Remember that finish here works because we breaked inside malloc(), which then becomes the current stack. If you’re still debugging in main, an error will appear, as there is nothing to finish: popping the stack would end the program.

Registers are platform- and architecture-specific! In other words, the return value register eax is only available on x86_64 CPUs. If you’re on a modern Mac with an ARM64, you’ll have to check info all-registers and consult the ARM Developer Documentation to find the correct register.
The pc and sp registers are universal concepts.

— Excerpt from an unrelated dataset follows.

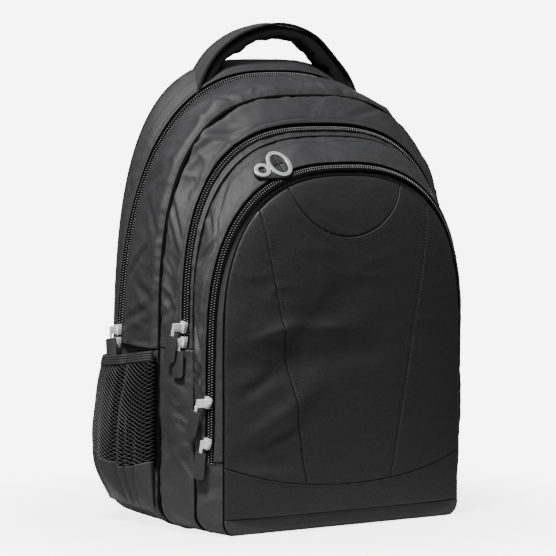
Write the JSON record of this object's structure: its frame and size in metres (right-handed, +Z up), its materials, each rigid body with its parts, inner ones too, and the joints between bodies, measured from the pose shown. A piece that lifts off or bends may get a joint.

The (still) hard way: DDD, a UI on top of GDB

Instead of invoking gdb, one can also employ ddd. This is a crude UI on top of the gdb debugger, with multiple windows where the same commands can be entered as you have learned so far. However, ddd also allows you to visualize heap/stack variables while stepping through the application. The Figure below shows a screen-shot of a debug session of our hackme app using ddd.

Things to try out:

Display the Source Window via the View menu. This window lets you set breakpoints and interact with the source code.
Display the Machine Code Window via the View menu. This window is the equivalent of bt (backtrace) in gdb.
Right-click on a line in source (compile with -g again!) -> Add breakpoint
Start/step using the buttons or the commands in the cmdline window.
Right-click in the main window -> “New Display” to add variables by name to watch (for instance buf and password, as shown). You can also watch references to functions - any valid gdb-style expression will do.

Take a moment to fiddle with ddd after correctly installing it. Try to inspect the same heap variable as the previous exercises, but this time visualize them in the main window. It should be (slightly) easier to accomplish.